I played my last church service today. I'm feeling all soulful and particularly inarticulate and overwhelmed with leaving and well-hugged and appreciated and this makes me very very alive.
This church has been so dear to me. People to talk with about things like: Faith and Doubt and Nitrogen In Our Ground Water and Silly Injuries. This church was an excuse to bike to Idaho (accumulated 800-900 miles just from biking to and fro there), and they fed me well, and made me feel good about my music, and let me sleep in their basement, and didn't judge me for wearing tye-dye socks with my skirt.

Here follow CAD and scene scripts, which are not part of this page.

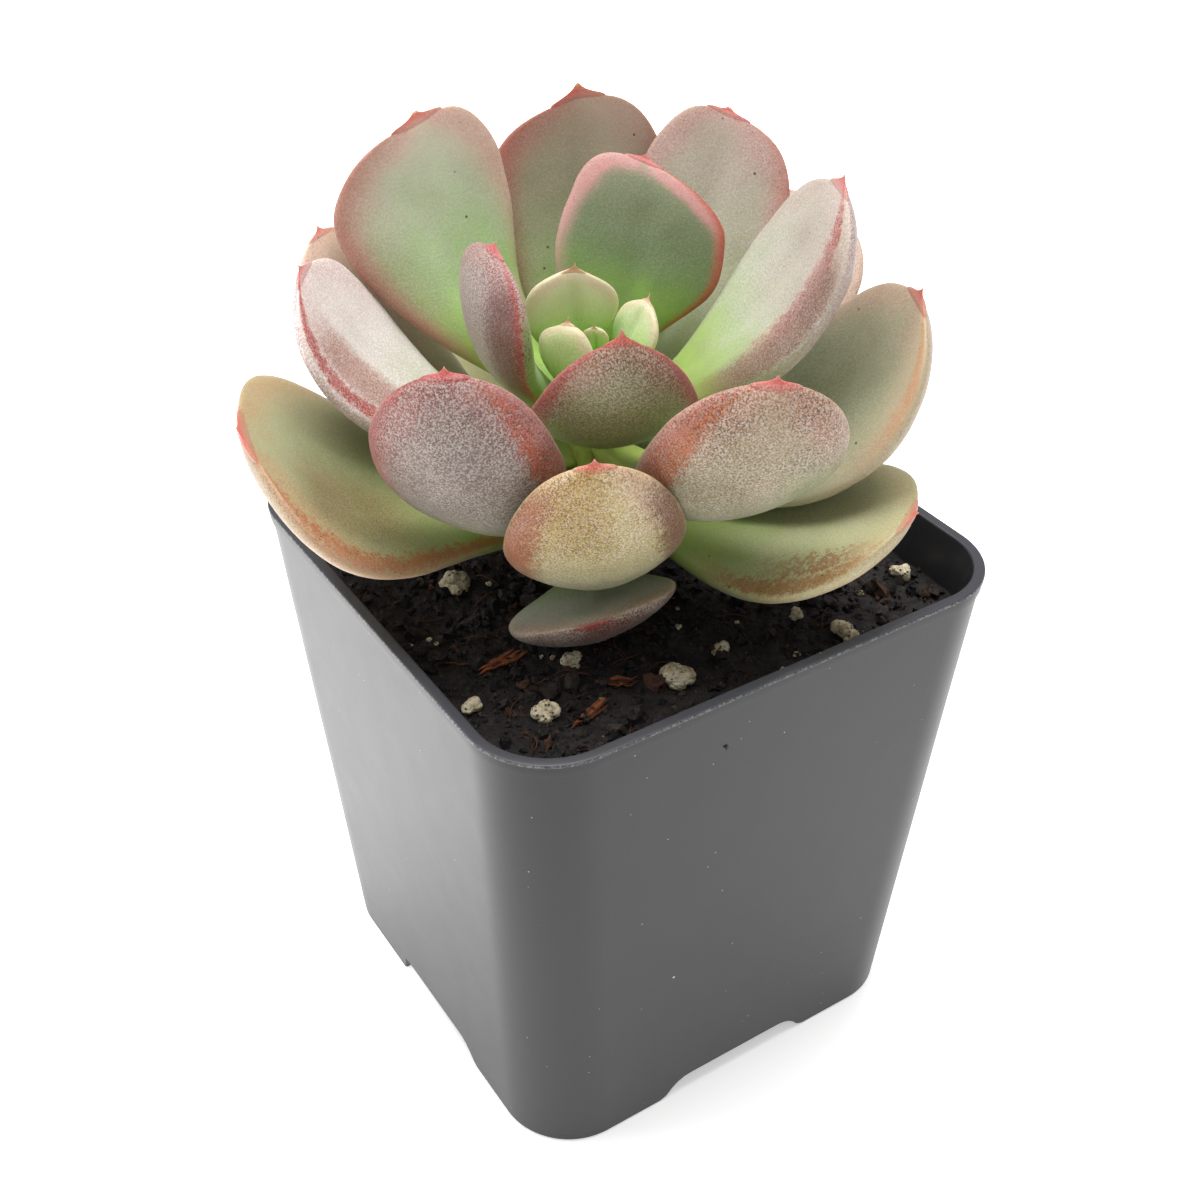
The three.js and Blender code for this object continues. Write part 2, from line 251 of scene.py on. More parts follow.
class Effects:
    """The node groups that several finishes share, each built once."""

    def __init__(self) -> None:
        """Builds every group."""
        self.mottle = self._mottle()
        self.stipple = self._stipple()
        self.bloom = self._bloom()
        self.streak = self._streak()
        self.specks = self._specks()
        self.pits = self._pits()

    @staticmethod
    def _mottle() -> bpy.types.NodeTree:
        """Soft lighter and darker clouds in a colour.

        Returns:
            The group.
        """
        desk = GroupDesk("Mottle", "Colour Point Scale Amount Shade", "Colour")
        colour, point, scale, amount, shade = desk.given
        share = desk.ease(desk.cloud(point, scale, 4, 0.55), 0.35, 0.7)
        return desk.close(desk.blend(desk.times(share, amount), colour, shade))

    @staticmethod
    def _stipple() -> bpy.types.NodeTree:
        """Fine dots of ink, denser where Amount is high.

        Returns:
            The group.
        """
        desk = GroupDesk("Stipple", "Colour Point Scale Amount Ink", "Colour Mask")
        colour, point, scale, amount, ink = desk.given
        dots = desk.cloud(point, scale, 2, 0.6)
        # The noise sits close to a half, so the threshold moves only a little with the amount.
        edge = desk.ease(amount, 0.0, 1.0, 0.62, 0.40)
        mask = desk.ease(desk.minus(dots, edge), 0.0, 0.16, 0.0, 0.8)
        mask = desk.times(mask, desk.ease(amount, 0.0, 0.35))
        return desk.close(desk.blend(mask, colour, ink), mask)

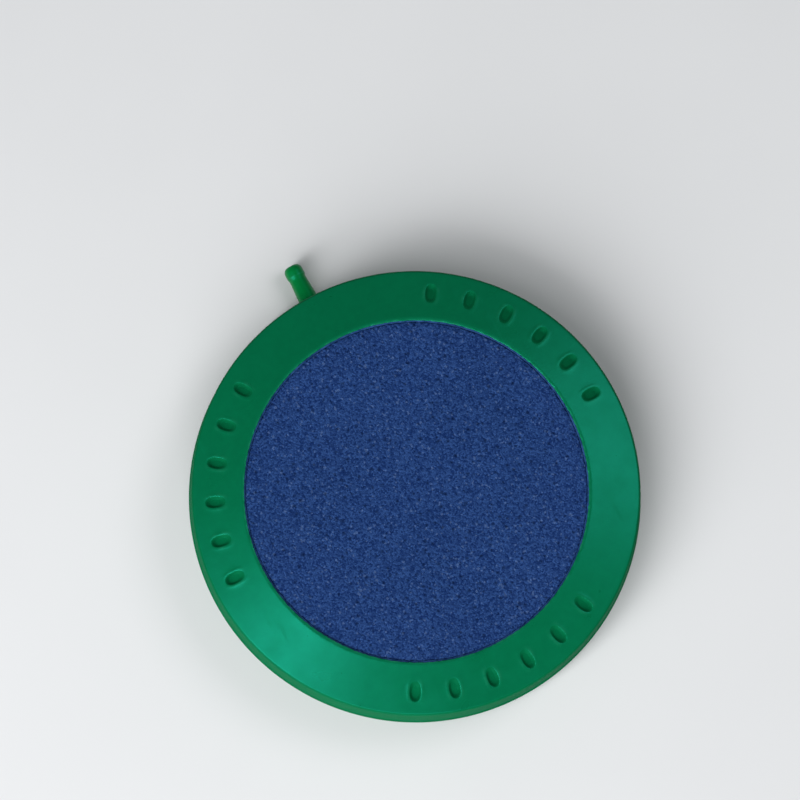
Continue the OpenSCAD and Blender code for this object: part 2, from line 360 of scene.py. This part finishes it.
def pale_floor(name):
    s = Shader(name)
    base = s.tint((0.72, 0.73, 0.74, 1), s.remap(s.noise(9, 3.0), 0.3, 0.7, 0.985, 1.015))
    s.set(Base_Color=base, Roughness=s.remap(s.noise(60, 2.0), 0.3, 0.7, 0.55, 0.65))
    return s.material


GREEN = (0.0008, 0.119, 0.043, 1)
GREEN_DARK = (0.0008, 0.108, 0.039, 1)
GREEN_INLET = (0.0008, 0.165, 0.030, 1)
# the paler green of wear and painted highlight
GREEN_PALE = (0.030, 0.28, 0.16, 1)
RIM_PLASTIC = green_plastic("rim_plastic", GREEN, 0.30, 0.65)
SATIN_PLASTIC = green_plastic("satin_plastic", GREEN, 0.30, 0.05)
DISH_PLASTIC = green_plastic("dish_plastic", GREEN_DARK, 0.42, 0.3, marked=False)
INLET_PLASTIC = green_plastic("inlet_plastic", GREEN_INLET, 0.30, 0.4)
STONE_GRAIN = sand_stone("stone_grain")
SEALANT = sealant("sealant")


# ---------------------------------------------------------------- rim ring

COARSE = 480
FINE = 6
STRIP_ROWS = 46
STRIP_MARGIN = 0.6  # how far the finely meshed strip runs past the ends of the dimples
ROW_GAP = 0.05  # least distance from the strip's ends to the coarse rows beside them
SHOWN_STEP = 1.2
HIDDEN_STEP = 4
COLUMN_MARGIN = 0.8  # how far the fine columns run past the sides of a dimple
DIMPLE_REACH = 0.06  # half the angle round a dimple that its shape can change, in radians

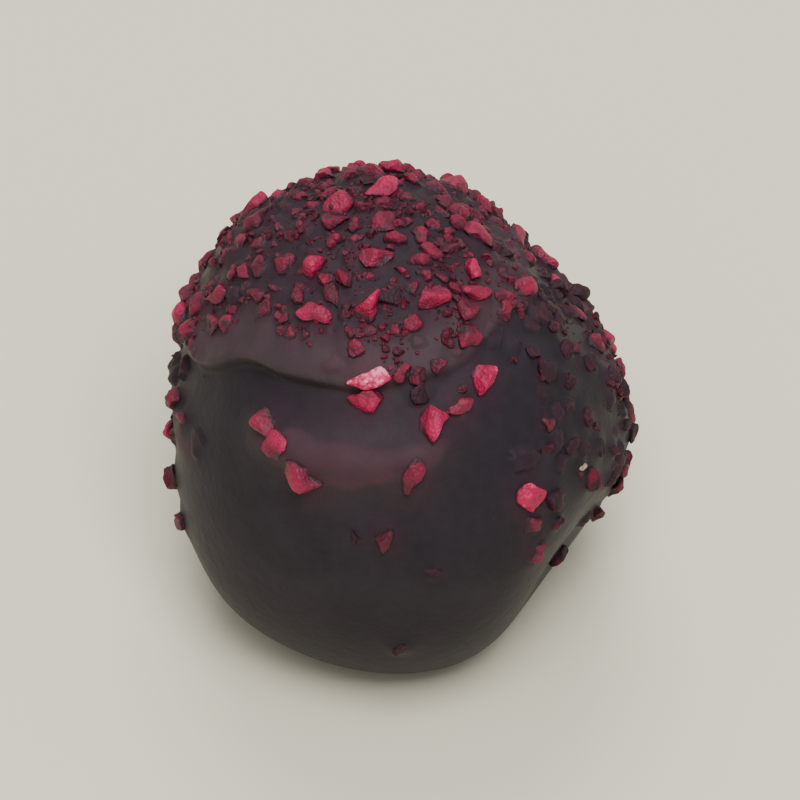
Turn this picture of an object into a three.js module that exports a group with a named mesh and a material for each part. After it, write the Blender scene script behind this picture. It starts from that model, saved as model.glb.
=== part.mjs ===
// A chocolate ball: one rolled ball under a dark chocolate coat, with berry crumbs on its crown.
// Millimetres, +Z up. The origin is on the surface that the ball rests on, at the middle of the
// ball's width and depth. -Y is the front, where the coat of the crown folds over a hollow.
// Azimuths are in degrees from the front towards +X, and latitudes in degrees above the waist.
// Every angle is in degrees, and every width of a hump is where it has fallen to about a third.

import * as THREE from 'three';
import { mergeVertices } from 'three/addons/utils/BufferGeometryUtils.js';

const { degToRad, radToDeg, smoothstep, clamp, lerp, euclideanModulo } = THREE.MathUtils;

// The body without its folds and crumbs.
const WAIST_HALF_WIDTH = 21.7;
const WAIST_HALF_DEPTH = 22.9;
const WAIST_HEIGHT = 20.4;      // the widest level, above the surface below the ball
const CROWN_RISE = 24.4;        // from the waist to the top
const BELLY_DROP = 23.2;        // from the waist to where the round underside would end
const CROWN_LEAN = 1.4;         // the top leans this far to the left
const CROWN_TAPER = 0.05;       // the crown's share of width that is lost towards the top
const BELLY_FULLNESS = 1.1;     // how far the belly stands out from a plain ellipse
const FOOT_ROUNDING = 1.1;      // the flat foot curves up into the side over this height

// Wide soft swellings, and flats where the height is negative.
const SWELLINGS = [
  { azimuth: 122, latitude: 32, height: -2.9, width: 34 },
  { azimuth: -122, latitude: 32, height: 1.8, width: 32 },
  { azimuth: -58, latitude: -26, height: 1.5, width: 28 },
  { azimuth: 80, latitude: -8, height: 0.9, width: 20 },
  { azimuth: 60, latitude: -26, height: -4.0, width: 26 },
  { azimuth: 180, latitude: 4, height: 0.6, width: 30 },
];

// Shorter waves make the body uneven: a direction, a number of radians across it, a height.
const BODY_WAVES = [
  { azimuth: 35, latitude: 10, radians: 4.6, height: 0.25, phase: 0.4 },
  { azimuth: 120, latitude: 35, radians: 6.7, height: 0.2, phase: 2.1 },
  { azimuth: -70, latitude: 55, radians: 9.1, height: 0.15, phase: 4.0 },
];

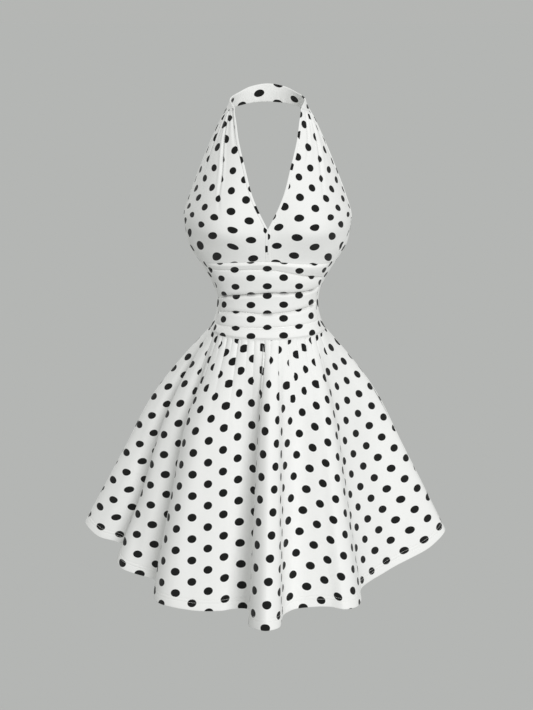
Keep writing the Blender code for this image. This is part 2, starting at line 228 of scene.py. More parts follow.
def cloth_shell(name, points, cut, finish, thickness=CLOTH):
    """A closed thin shell from a grid of outer points in millimetres and their places on the flat cut in metres."""
    rows, columns = points.shape[:2]
    normal = outward(points)
    thickness = np.broadcast_to(thickness, (rows, columns))[..., None]
    inside = points - normal * thickness
    rim = rim_of(rows, columns)
    j, i = rim.T
    inner_j, inner_i = np.clip(j, 1, rows - 2), np.clip(i, 1, columns - 2)
    away = points[j, i] - points[inner_j, inner_i]
    away /= np.maximum(np.linalg.norm(away, axis=-1, keepdims=True), TINY)
    middle = (points[j, i] + inside[j, i]) / 2 + away * thickness[j, i] * RIM_ROUNDNESS
    sheet = rows * columns
    index = np.arange(sheet).reshape(rows, columns)
    quads = np.stack([index[:-1, :-1], index[1:, :-1], index[1:, 1:], index[:-1, 1:]], axis=-1).reshape(-1, 4)
    outer_rim = index[j, i]
    inner_rim = outer_rim + sheet
    middle_rim = 2 * sheet + np.arange(len(rim))

    def band(a, b):
        return np.stack([a, np.roll(a, -1), np.roll(b, -1), b], axis=-1)

    faces = np.concatenate([quads, quads[:, ::-1] + sheet, band(outer_rim, middle_rim), band(middle_rim, inner_rim)])
    mesh = bpy.data.meshes.new(name)
    vertices = np.concatenate([points.reshape(-1, 3), inside.reshape(-1, 3), middle]) * MM
    mesh.from_pydata(vertices.tolist(), [], faces.tolist())
    flat = cut.reshape(-1, 2)
    flat = np.concatenate([flat, flat, cut[j, i]])
    layer = mesh.uv_layers.new(name="flat_cut")
    layer.data.foreach_set("uv", flat[faces.reshape(-1)].reshape(-1))
    for material in finish:
        mesh.materials.append(material)
    mesh.polygons.foreach_set("material_index", np.repeat([0, 1, 0], [len(quads), len(quads), 2 * len(rim)]))
    mesh.shade_smooth()
    mesh.validate()
    piece = bpy.data.objects.new(name, mesh)
    bpy.context.scene.collection.objects.link(piece)
    print(f"{name}: {rows} x {columns} points, {len(faces) * 2} triangles")
    return piece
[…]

Mother Pastor brought me forward during the service and people laid their hands on me and gave me blessings. It was very poignant standing there covered in warm hands. "Safe travels." "Paved bike trails." "Dancing." "Adventure." "Coming back to us." Then everyone sang God Be With You Till We Meet Again and I had to dive up into the choir loft after to find tissues. I had no idea I would get so attached to these people. I can't tell if I'm crying from sadness upon leaving them or crying from gratitude for the blessings and the nurturing and the community.
I was flipping through my great multitude of organ music and happened across the piece I had played on my very first Sunday there, a nervous and expectant Sunday. It was a little chipper Bach prelude and I chose it for this final Sunday's postlude....kind of like closing the loop.
The final hymn. The final blessing. And now the postlude. I began the Bach and heard a titter of giggling in the pews. And then a ripple of laughter moving through the aisles.
Why were people laughing?
I had put on a wig.
A frizzy, puffy, ugly yellow-blonde, ridiculous wig. Why not? Tis my last hoorah.